Code review standards
1. The code improves the overall state of the system
Each change (pull request) improves the overall state of the system. The idea is that, as a result of such small improvements, the state of the software or codebase will improve after each merger.
2. Quick code review: responses and feedback
First of all, don’t delay adding (merging) better code. Don’t expect the code to be perfect. If it is in a state that improves the overall health of the system, accept it. The key point here is that there is no such thing as “perfect” code – there is only better code. If you are not in the middle of a specific task, review the code right after it appears. However, one business day is the maximum time it takes to respond to a pull request. Pull requests are expected to receive multiple rounds of partial/full code review in one day.

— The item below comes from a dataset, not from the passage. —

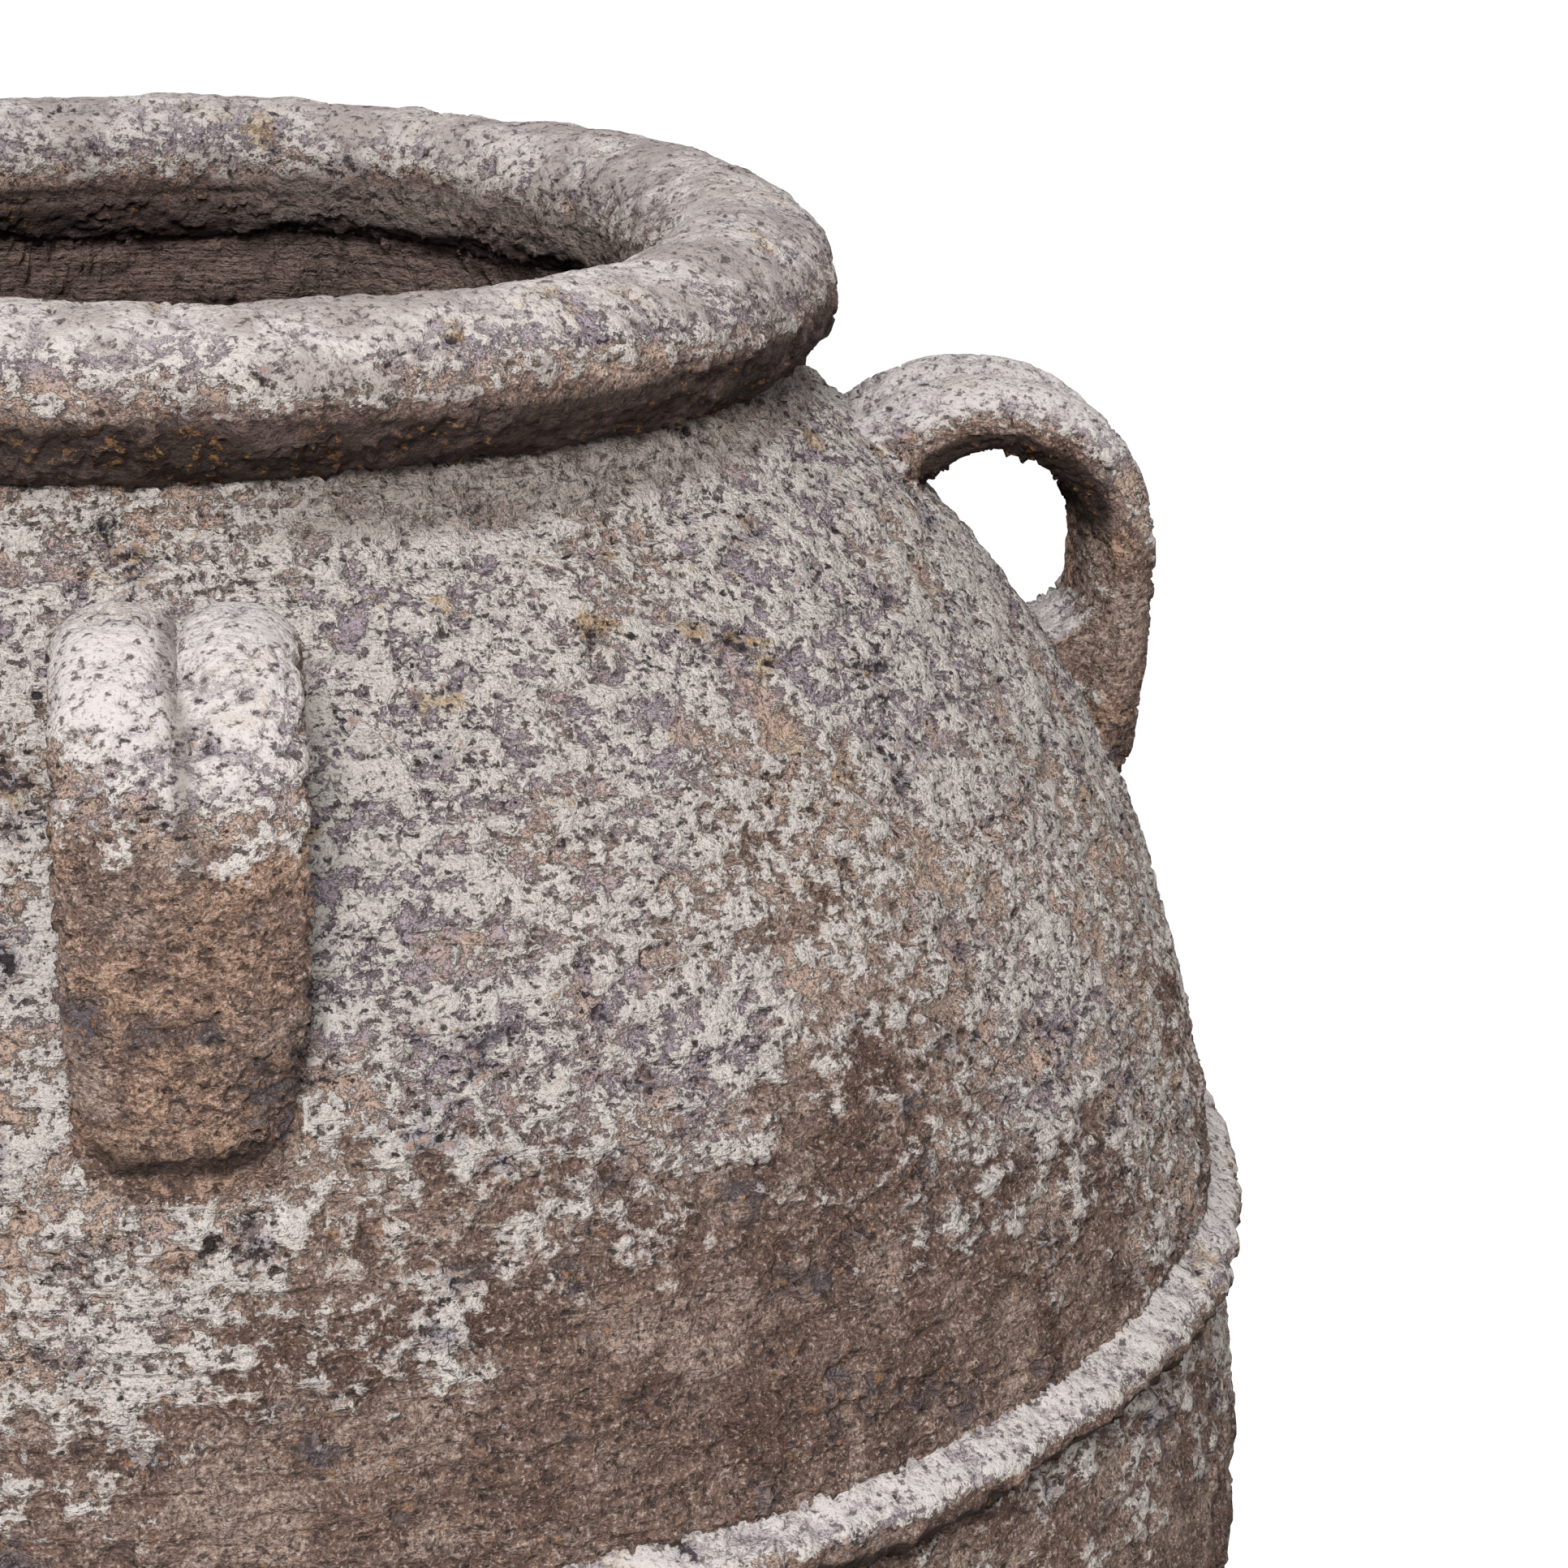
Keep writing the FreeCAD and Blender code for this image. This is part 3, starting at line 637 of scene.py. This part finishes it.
class Outline:
    """A closed or open outline in radius and height, drawn anticlockwise so that faces point out.

    Each point also has a mark: 1 in the jar's hollow, which is coloured lighter as painted light, and 0.5
    just under the rim, where the rim's shade is painted.
    """

    def __init__(self) -> None:
        """Starts an empty outline."""
        self.points: list[Point] = []
        self.inside: list[float] = []

    def line(self, start: Point, end: Point, step: float, bow: float = 0.0, inside: float = 0.0) -> None:
        """Adds a straight or bowed stretch, without its last point."""
        self.bend(start, halfway(start, end, bow), end, step, inside)

    def bend(self, start: Point, middle: Point, end: Point, step: float, inside: float = 0.0) -> None:
        """Adds an arc over three points, without its last point.

        Args:
            start: First point, in millimetres.
            middle: A point on the arc.
            end: Last point.
            step: Distance between points.
            inside: The mark of its points.
        """
        fresh = arc(start, middle, end, step)
        self.points += fresh
        self.inside += [inside] * len(fresh)

    def piece(self, name: str) -> Object:
        """The outline as an object, for the turned tree.

        Args:
            name: The piece's name.

        Returns:
            The object, whose mesh is the outline's points and the edges between them.
        """
        points = np.array([(r * MM, 0.0, z * MM) for r, z in self.points])
        piece = new_piece(name, points, [(i, i + 1) for i in range(len(points) - 1)])
        mark_points(piece, "inside", self.inside)
        return piece


@dataclass
class Wall:
    """The jar's wall: outer radius, wall and height at each joint, and the bow of each course."""

    floor: Triple = (214.0, 36.0, 38.0)
    foot: Triple = (322.0, 33.0, 225.0)
    belly: Triple = (411.0, 30.0, 465.0)
    shoulder: Triple = (405.0, 28.0, 715.0)
    neck: Triple = (262.0, 36.0, 1008.0)
    rim: Triple = (230.0, 32.0, 1042.0)
    foot_bow: float = 3.0
    lower_bow: float = 10.0
    belly_bow: float = 14.0
    shoulder_bow: float = 34.0
    neck_bow: float = -3.5
    base_radius: float = 204.0
    base_round: float = 8.0
    base_flare: float = 1.5
    round_shares: Point = (0.75, 0.27)
    land: float = 11.5
    tuck: Point = (4.0, 6.0)
    # Where the rim's painted shade on the neck begins above the neck joint, how far it fades in, and its
    # highest mark.
    rim_shade_start: float = 12.0
    rim_shade_fade: float = 24.0
    rim_shade_most: float = 0.5
    fine_step: float = 2.0
    plain_step: float = 3.0
    coarse_step: float = 14.0

    def outer(self, joint: Triple, lift: float = 0.0) -> Point:
        """A joint's outer point, a lift above or below it."""
        return joint[0], joint[2] + lift

    def inner(self, joint: Triple) -> Point:
        """A joint's inner point."""
        return joint[0] - joint[1], joint[2]

    def foot_outline(self) -> Outline:
        """Floor slab and foot course in one skin.

        Returns:
            The outline, open along the axis.
        """
        out = Outline()
        coarse, step = self.coarse_step, self.plain_step
        base = (self.base_radius - self.base_round, 0.0)
        side = (self.base_radius + self.base_flare, self.base_round)
        across, up = (share * self.base_round for share in self.round_shares)
        low, high = self.outer(self.floor), self.outer(self.foot, -self.land)
        out.line((0.0, 0.0), base, coarse)
        out.bend(base, (base[0] + across, up), side, step)
        out.line(side, low, step)
        out.line(low, high, step, self.foot_bow)
        out.line(high, self.outer(self.foot), step)
        out.line(self.outer(self.foot), self.inner(self.foot), coarse)
        out.line(self.inner(self.foot), self.inner(self.floor), coarse, self.foot_bow, inside=1.0)
        out.line(self.inner(self.floor), (0.0, self.floor[2]), coarse, inside=1.0)
        out.points.append((0.0, self.floor[2]))
        out.inside.append(1.0)
        return out

    def course_outline(self, low: Triple, high: Triple, bow: float) -> Outline:
        """A wall course between two banded joints.

        Args:
            low: The joint under it.
            high: The joint over it.
            bow: How far its middle stands out.

        Returns:
            The closed outline.
        """
        out = Outline()
        step, coarse = self.plain_step, self.coarse_step
        start, end = self.outer(low, self.land), self.outer(high, -self.land)
        out.line(self.outer(low), start, step)
        out.line(start, end, step, bow)
        out.line(end, self.outer(high), step)
        out.line(self.outer(high), self.inner(high), coarse)
        out.line(self.inner(high), self.inner(low), coarse, bow, inside=1.0)
        out.line(self.inner(low), self.outer(low), coarse)
        return out

    def shoulder_run(self) -> list[tuple[Point, Point, float]]:
        """Start, end and bow of the outer stretches of shoulder and neck."""
        return [(self.outer(self.shoulder, self.land), self.outer(self.neck), self.shoulder_bow),
                (self.outer(self.neck), self.outer(self.rim), self.neck_bow)]

    def shoulder_outline(self) -> Outline:
        """Shoulder and neck in one skin, up into the rolled rim.

        Returns:
            The closed outline.
        """
        out = Outline()
        low, neck, rim = self.shoulder, self.neck, self.rim
        step, coarse = self.fine_step, self.coarse_step
        tuck = (rim[0] - self.tuck[0], rim[2] + self.tuck[1])
        hidden = (rim[0] - rim[1], tuck[1])
        out.line(self.outer(low), self.outer(low, self.land), step)
        for start, end, bow in self.shoulder_run():
            out.line(start, end, step, bow)
        out.line(self.outer(rim), tuck, step)
        # The neck just under the rim is marked up to 0.5 for the rim's painted shade.
        out.inside = [min(self.rim_shade_most, max(0.0, (z - neck[2] - self.rim_shade_start) / self.rim_shade_fade))
                      for _, z in out.points]
        out.line(tuck, hidden, coarse)
        out.line(hidden, self.inner(neck), coarse / 2, inside=1.0)
        out.line(self.inner(neck), self.inner(low), coarse, self.shoulder_bow, inside=1.0)
        out.line(self.inner(low), self.outer(low), coarse)
        return out

    def shoulder_face(self, height: np.ndarray) -> np.ndarray:
        """Outer radius of shoulder and neck, for the handles.

        Args:
            height: Heights in millimetres.

        Returns:
            The radius at each height.
        """
        track: list[Point] = []
        for start, end, bow in self.shoulder_run():
            track += arc(start, halfway(start, end, bow), end, self.fine_step)
        track.append(self.outer(self.rim))
        radii, heights = zip(*track)
        return np.interp(height, heights, radii)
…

3. Educate and inspire while reviewing your code
Provide mentorship during code review, foster knowledge sharing whenever possible.
4. Follow standards when reviewing the code
Always remember that style guides, coding standards, and similar documents are the absolute authority when reviewing your code. For example, to ensure consistency between tabs and spaces, you can reference coding conventions.

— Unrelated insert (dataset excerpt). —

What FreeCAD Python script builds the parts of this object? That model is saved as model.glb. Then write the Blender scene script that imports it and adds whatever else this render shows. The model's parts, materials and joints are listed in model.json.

5. Resolving conflicts during code review
Resolve conflicts by following the agreed best practices outlined in the style guide and coding standards, and by seeking advice and suggestions from others with extensive product knowledge and experience.
If your comments are optional or insignificant, please clarify in your comments and leave it to the author to decide whether to consider them or ignore them. As a code reviewer, you can at least suggest that the pull requests remain consistent with the rest of the codebase in the absence of a style guide or coding standards.
6. Demonstration of UI changes as part of code review
If the pull request changes the user interface (UI), then in addition to the code review, you need to have a demo to ensure that visually everything looks as expected and matches the layouts. For front-end changes, it’s always a good idea to create a demo/walkthrough or make sure the changelog also includes the necessary automated UI tests that validate the added/updated functionality.
7. Make sure code review is accompanied by all tests
Unless it is an emergency, the change request must be accompanied by all necessary tests, i.e. unit, integration, end-to-end, etc. An emergency can be a bug or vulnerability that needs to be fixed as soon as possible, and tests can be added later. In such cases, make sure that the appropriate ticket/issue is created and that someone has taken responsibility for executing them immediately after the fix or deployment.
There is no good enough reason to skip tests. If due to lack of time some goals may not be achieved, then the solution is not to skip tests, but to change the goals to achievable ones.
8. When you’re focused, don’t be distracted by code review
If you are on a specific task, do not get interrupted, as it can take a long time to get back on track. In other words, the cost of breaking away from a focused developer’s work is greater than waiting for another developer to pass code review. Check your code after scheduled breaks, such as after lunch, coffee, etc.
It is not always possible to test all the code in one day. It is important to give the author quick feedback. For example, you won’t be able to do a complete overview, but you can quickly point out a few things to look out for. This will greatly help reduce code review frustration.
9. Go through everything and don’t make any assumptions
Take a look at every line of code you’re asked to look at. Don’t make any assumptions about human-written classes and methods, you must make sure you understand what the code is doing. If you don’t, please clarify this or ask for a step by step guide/code explanation. If there is a piece of code that you are not allowed to review, make sure there are other qualified developers who can review those pieces of code.
10. Review the code with the bigger picture in mind
It is often helpful to look at changes in a broader context. For example, a file was modified and four lines of code were added. Don’t go through just four lines of code–instead, check the entire file and new additions. Do they degrade the quality of the existing code or make the existing function a candidate for refactoring? If simple additions are not considered in the context of a function/method or a class, then over time you will inherit a class that is not supported, very confusing, not testable, does everything, and is difficult to extend or refactor.
Remember that just as small improvements add up over time to produce a great product with fewer defects, so small code degradation or technical debt aggravates over time and results in a product that is difficult to maintain and expand.
11. Recognize and reward good work during code review
If you see something good in the changelog, be sure to thank the author for a good job and encourage him. The goal of code review should be not only to detect bugs but also to reward and praise developers for the great work they do.
12. Be considerate, respectful, kind, and clear when reviewing the code
It is very important that you are kind, clear, polite, and respectful when reviewing your code, and that you are very clear and helpful to the author. When reviewing the code, make sure you write the comment about the code and not about the developer.
13. Explain your comments in code review and be mindful of the volume
Whenever you suggest an alternative approach or hint at something in a code review commentary, it is important to explain why and provide an example based on your knowledge and experience to help the developer understand how your suggestion will help improve the quality of the code. When proposing fixes or changes, find the right balance in how to direct the author to fix the code.